»»
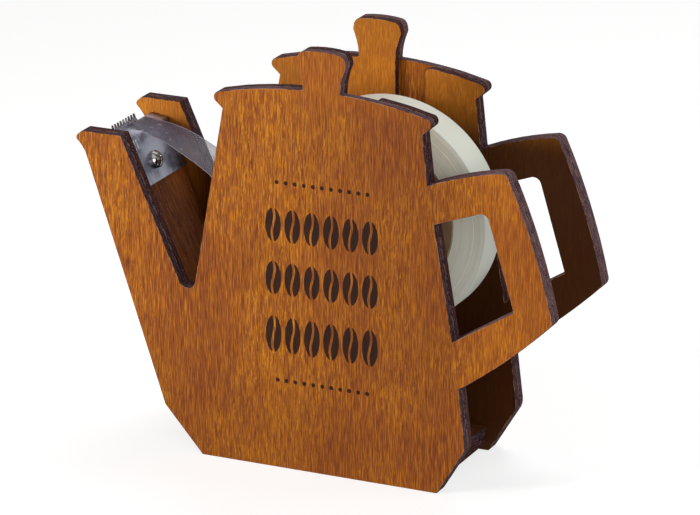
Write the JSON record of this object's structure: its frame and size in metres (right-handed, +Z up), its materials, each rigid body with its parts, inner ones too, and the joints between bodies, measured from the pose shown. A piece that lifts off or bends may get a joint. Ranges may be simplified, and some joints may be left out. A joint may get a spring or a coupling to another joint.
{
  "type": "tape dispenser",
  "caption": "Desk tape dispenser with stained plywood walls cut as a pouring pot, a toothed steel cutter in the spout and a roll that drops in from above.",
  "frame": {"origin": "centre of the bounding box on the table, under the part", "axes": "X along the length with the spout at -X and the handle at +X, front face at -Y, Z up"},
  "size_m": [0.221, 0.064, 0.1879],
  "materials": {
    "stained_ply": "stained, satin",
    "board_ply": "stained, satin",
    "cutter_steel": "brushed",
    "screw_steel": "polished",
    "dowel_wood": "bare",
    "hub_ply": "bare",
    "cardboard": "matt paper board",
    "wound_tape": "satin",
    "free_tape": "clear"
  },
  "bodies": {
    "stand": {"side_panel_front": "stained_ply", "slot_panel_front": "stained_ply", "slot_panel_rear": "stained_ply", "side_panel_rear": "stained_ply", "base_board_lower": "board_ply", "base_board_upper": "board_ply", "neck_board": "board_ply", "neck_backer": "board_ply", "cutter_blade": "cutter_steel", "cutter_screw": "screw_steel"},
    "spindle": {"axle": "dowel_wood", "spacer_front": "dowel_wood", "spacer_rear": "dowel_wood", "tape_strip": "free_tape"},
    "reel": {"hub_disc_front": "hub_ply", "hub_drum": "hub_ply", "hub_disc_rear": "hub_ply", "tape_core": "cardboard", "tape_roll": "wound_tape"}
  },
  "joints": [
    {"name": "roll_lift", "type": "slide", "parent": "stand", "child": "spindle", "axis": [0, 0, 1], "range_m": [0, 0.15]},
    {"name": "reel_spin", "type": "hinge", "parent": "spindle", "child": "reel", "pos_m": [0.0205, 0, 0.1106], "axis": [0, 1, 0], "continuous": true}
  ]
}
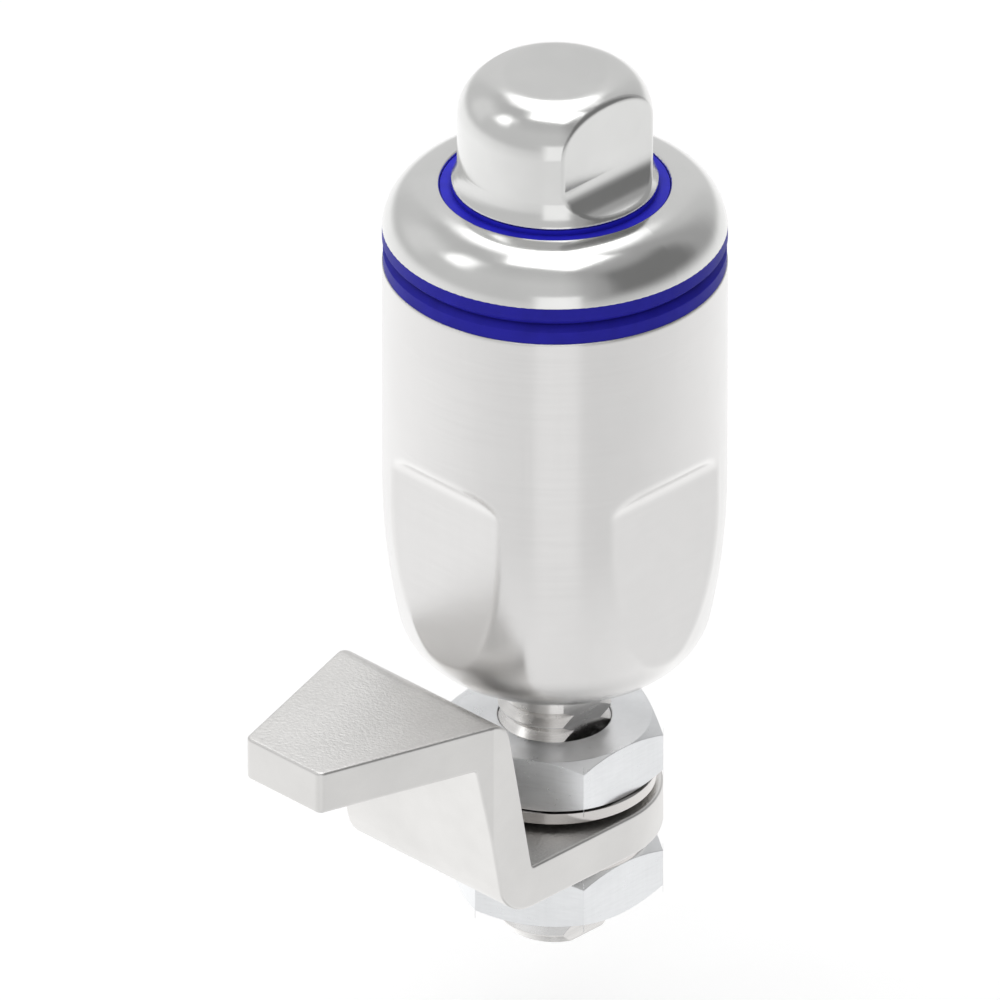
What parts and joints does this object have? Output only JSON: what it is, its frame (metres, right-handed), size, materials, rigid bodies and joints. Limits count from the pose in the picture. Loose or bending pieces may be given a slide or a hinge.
««
→ Stated problem
Extract every record. Keep wording exact.

→ Reply to the exercise
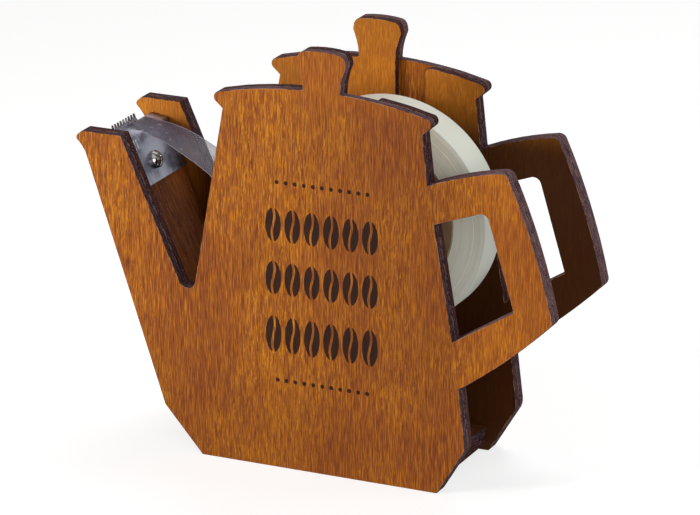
Write the JSON record of this object's structure: its frame and size in metres (right-handed, +Z up), its materials, each rigid body with its parts, inner ones too, and the joints between bodies, measured from the pose shown. A piece that lifts off or bends may get a joint. Ranges may be simplified, and some joints may be left out. A joint may get a spring or a coupling to another joint.
{
  "type": "tape dispenser",
  "caption": "Desk tape dispenser with stained plywood walls cut as a pouring pot, a toothed steel cutter in the spout and a roll that drops in from above.",
  "frame": {"origin": "centre of the bounding box on the table, under the part", "axes": "X along the length with the spout at -X and the handle at +X, front face at -Y, Z up"},
  "size_m": [0.221, 0.064, 0.1879],
  "materials": {
    "stained_ply": "stained, satin",
    "board_ply": "stained, satin",
    "cutter_steel": "brushed",
    "screw_steel": "polished",
    "dowel_wood": "bare",
    "hub_ply": "bare",
    "cardboard": "matt paper board",
    "wound_tape": "satin",
    "free_tape": "clear"
  },
  "bodies": {
    "stand": {"side_panel_front": "stained_ply", "slot_panel_front": "stained_ply", "slot_panel_rear": "stained_ply", "side_panel_rear": "stained_ply", "base_board_lower": "board_ply", "base_board_upper": "board_ply", "neck_board": "board_ply", "neck_backer": "board_ply", "cutter_blade": "cutter_steel", "cutter_screw": "screw_steel"},
    "spindle": {"axle": "dowel_wood", "spacer_front": "dowel_wood", "spacer_rear": "dowel_wood", "tape_strip": "free_tape"},
    "reel": {"hub_disc_front": "hub_ply", "hub_drum": "hub_ply", "hub_disc_rear": "hub_ply", "tape_core": "cardboard", "tape_roll": "wound_tape"}
  },
  "joints": [
    {"name": "roll_lift", "type": "slide", "parent": "stand", "child": "spindle", "axis": [0, 0, 1], "range_m": [0, 0.15]},
    {"name": "reel_spin", "type": "hinge", "parent": "spindle", "child": "reel", "pos_m": [0.0205, 0, 0.1106], "axis": [0, 1, 0], "continuous": true}
  ]
}
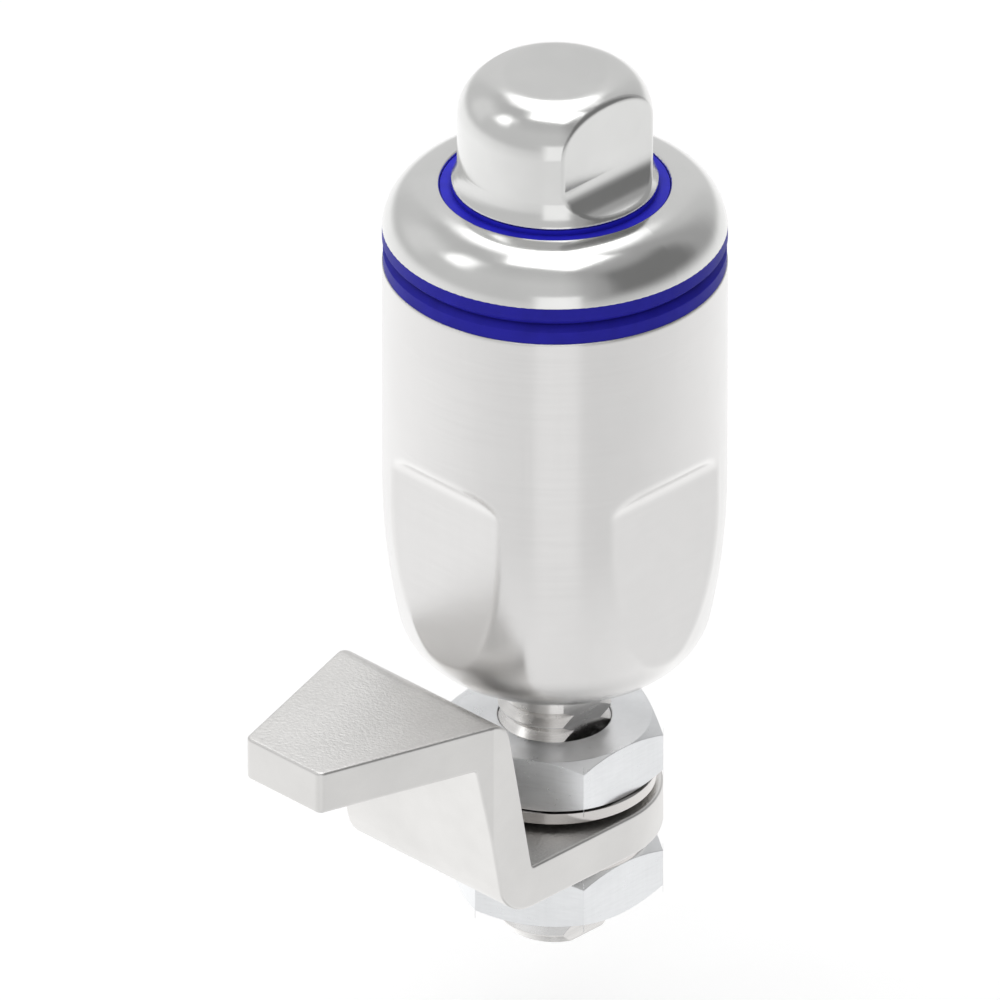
What parts and joints does this object have? Output only JSON: what it is, its frame (metres, right-handed), size, materials, rigid bodies and joints. Limits count from the pose in the picture. Loose or bending pieces may be given a slide or a hinge.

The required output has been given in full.